The Beasts of Balance Experience
Cooperative Play That Surprises
Beasts of Balance presents itself as a cooperative experience, with all players working together toward shared success. This collaborative structure creates a fundamentally different feel than competitive dexterity games. One reviewer notes that the game becomes more interesting when players think strategically about which pieces to play and when, considering not just the tower but the overall ecosystem. The tension comes from managing shared objectives rather than sabotaging opponents, which keeps the table cheering for the tower rather than against each other.
Accessibility Across Ages and Experience Levels
What stands out most is the game's ability to work across a wide spectrum of players. A parent shared that his two-year-old played it nearly every day for months, captivated by the pieces, the stacking, and seeing animals appear on screen. Yet the same game engages older children and adults through ecosystem manipulation and high-score optimization. The physical components are large and chunky, designed for small hands, while the app adds layers that only reveal themselves with repeated play and strategic thinking.
What Makes Beasts of Balance Stand Out
A Hybrid Design That Blurs Physical and Digital
Beasts of Balance represents a genuinely fresh approach to combining a physical game with app integration. Unlike many digital board games where the app feels tacked on, here the physical stacking and the digital ecosystem feed directly into each other. Scanning is not administrative; it is fundamental to how the game grows. cardboardrhino frames the balance between physical and digital as intentional rather than gimmicky, calling it a worthwhile addition to conversations about fresh, innovative hybrid play.
Beautiful, Distinctive Physical Components
The animal and element pieces are consistently praised as gorgeous and distinctive. They are not generic tokens but sculpted pieces that feel special to handle. Later editions expanded the offerings with additional creatures and a battle mode, and reviewers invested in extra animals. The aesthetic design elevates the experience beyond mechanics alone, making the game visually rewarding to set up and play, and the tactile quality is a big part of why it appeals to such a broad range of ages.
Potential Drawbacks
App Connectivity and Technical Requirements
The reliance on app connectivity introduces a potential friction point. Players must own a compatible phone or tablet, keep it charged, and maintain a Bluetooth connection throughout play. Technical hiccups during setup, as seen in one reviewer's live demonstration, can momentarily derail the experience, though this generally resolves quickly under normal conditions. Groups without a suitable device, or wary of app dependence, may hesitate.
Experience Variation Across Developmental Stages
While the game works across ages, it offers different kinds of fun at different stages. Younger children engage mainly through placement and seeing animals appear, and the strategic ecosystem management that engages adults may be lost on them. At higher levels of play, the game also rewards enough familiarity to understand optimal placement and ecosystem synergies, so casual players and optimizers may arrive with very different expectations about what counts as success.

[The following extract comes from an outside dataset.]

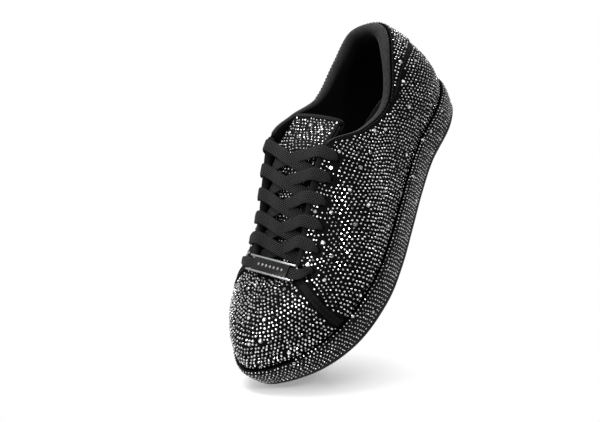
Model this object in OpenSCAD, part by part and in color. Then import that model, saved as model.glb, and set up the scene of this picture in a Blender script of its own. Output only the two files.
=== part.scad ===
// Low lace-up sneaker for the left foot, covered in set crystals.
// Millimetres. The toe points along -Y, the outer (lateral) side is +X, the ground is z = 0.

/* [Pattern] */
// Scale of the whole pattern, 1 is EU 39
pattern_scale = 1; // [0.92:0.01:1.08]
// Height of the line where the upper meets the sole
sole_height = 19; // [18:0.5:21]
// Rise of the sole under the toe
toe_spring = 9; // [7:0.5:10]

/* [Cupsole] */
// How far the top of the sidewall stands outside the upper
wall_out_top = 5.5; // [5:0.25:6.5]
// How far the foot of the sidewall stands outside the upper
wall_out_foot = 3; // [2.5:0.25:4]
// Thickness of the rubber outsole
outsole_t = 3.5; // [3:0.25:4]
// Depth of the tread grooves
tread_depth = 1.6; // [1:0.2:2]

/* [Upper] */
// Thickness of the leather
leather_t = 1.2; // [1:0.1:1.3]
// Thickness of the layer of set crystals
crystal_t = 0.8; // [0.6:0.1:0.9]
// Padding of the collar at the back
collar_pad = 7; // [5:0.5:8]

/* [Laces] */
// Width of the flat lace
lace_w = 8.8; // [6:0.2:9]
// Thickness of the flat lace
lace_t = 1.4; // [1:0.1:1.4]
// Diameter of the punched lace holes
hole_d = 5; // [4.8:0.1:5.4]
// Length of the lace ornament
badge_l = 42; // [36:1:42]

/* [Parts] */
// Sub-part to draw

/* [Hidden] */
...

If You Enjoy Beasts of Balance
Fans of Beasts of Balance often overlap with players who love Rhino Hero, the classic dexterity stacking game, though Beasts of Balance adds digital layers absent from pure physical construction. Those who enjoyed Jenga will recognize the core satisfaction of steady hands and careful placement. For more cooperative balancing with a building theme, Animal Upon Animal delivers charming stacking that works beautifully with families, and players intrigued by app-integrated hybrids will find a kindred experience in games that use a tablet as an active play component rather than a scorekeeper.
What Reviewers Are Saying
"The pieces are so unique and kind of big and chunky and easy for them to work with, and this introduces this spatial reasoning of how do I play things to keep things from falling. It's very funny to watch a two-year-old trying to place this giant bear on something that's clearly all gonna fall when you put it there, but it's a new concept to them and it is amazing how they'll learn some of that."
— Rolls in the Family
"Every time you add pieces to your tower, those get introduced into the ecosystem. If I add the big bear piece onto the plinth, suddenly a bear appears in our environment and we start getting points based on what animals we have. But then it gets even weirder, because there's these cross pieces, and I can add a cross piece and it'll cross-breed the animals, so now we have this fantastical bear-eagle hybrid giving us points."
— Rolls in the Family
"It is an expansion of the game Fabulous Beast created last year. It is improved and includes new pieces and a legendary beast, and introduces the battle mode. Highly recommended if you like dexterity games that also require some tactics and strategy."